Diplomatic Dispatches
by Nora Boustany
Washington Post
09/08/2004
Post-Sept. 11 Dialogue
To commemorate the third anniversary of the terrorist attacks of Sept. 11, 2001, leaders of Americans for Informed Democracy, a student-run nonpartisan group, are planning 30 town hall meetings across the country to discuss U.S.-Islamic world relations.
Students and family members of Sept. 11 victims are organizing the sessions, which will feature conversations with a bipartisan coalition of members of Congress, former ambassadors and scholars. The sessions are supported by a number of nonprofit organizations such as the Rockefeller Brothers Fund, the United Nations Foundation and the Families of September 11, an independent group founded by victims' families.

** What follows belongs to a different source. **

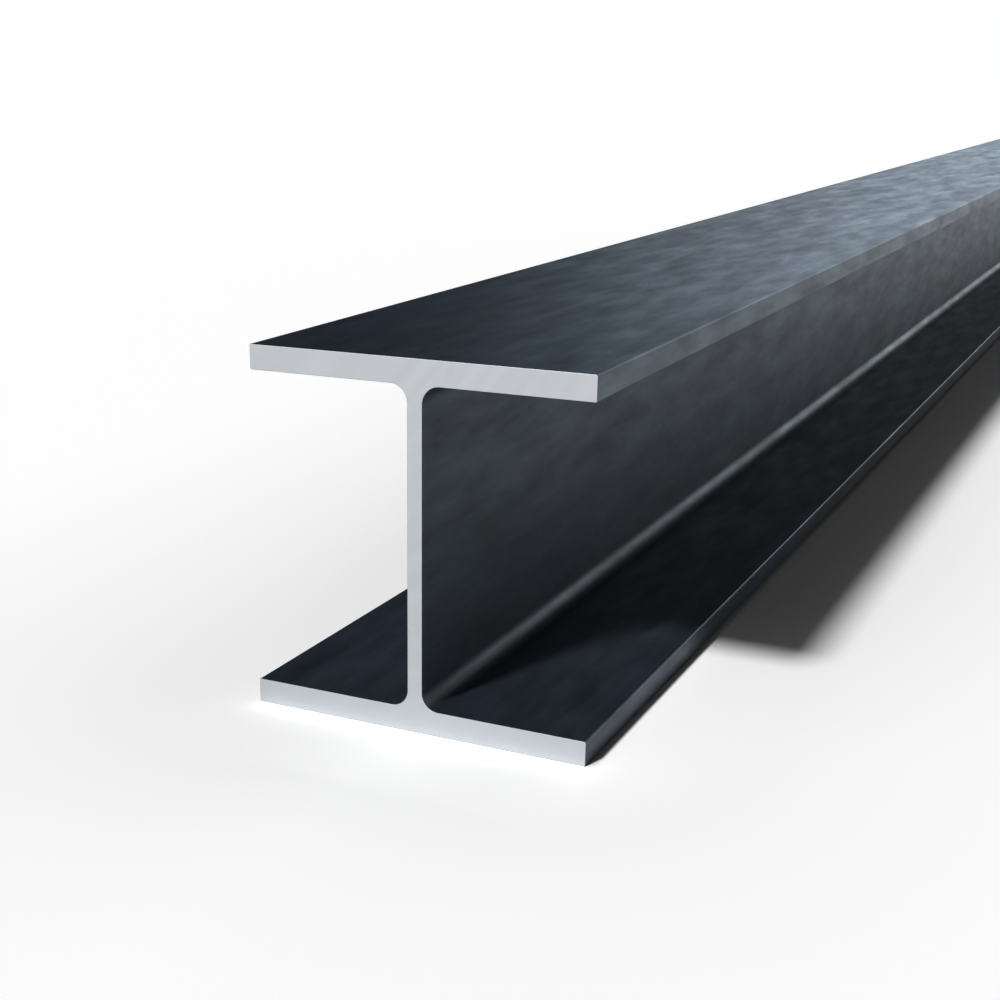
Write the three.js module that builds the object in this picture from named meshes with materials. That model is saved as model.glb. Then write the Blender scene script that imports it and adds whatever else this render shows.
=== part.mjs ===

The series is titled "Hope not Hate, " said Seth Green, a student at Yale Law School who is executive director of Americans for Informed Democracy. He said the program is a "call to action out of the ashes of tragedy and as a response to the recently released 9/11 Commission report." Organizers believe the United States must share its "vision of opportunity and hope" and "must act aggressively to define itself in the Islamic world," Green said.
He said the sessions would close with six face-to-face videoconference dialogues. Participating in the dialogues, he said, will be young leaders at universities in Tennessee, Illinois, Indiana, Michigan and South Dakota, and from six countries, Egypt, Indonesia, Lebanon, Morocco, Pakistan and Turkey.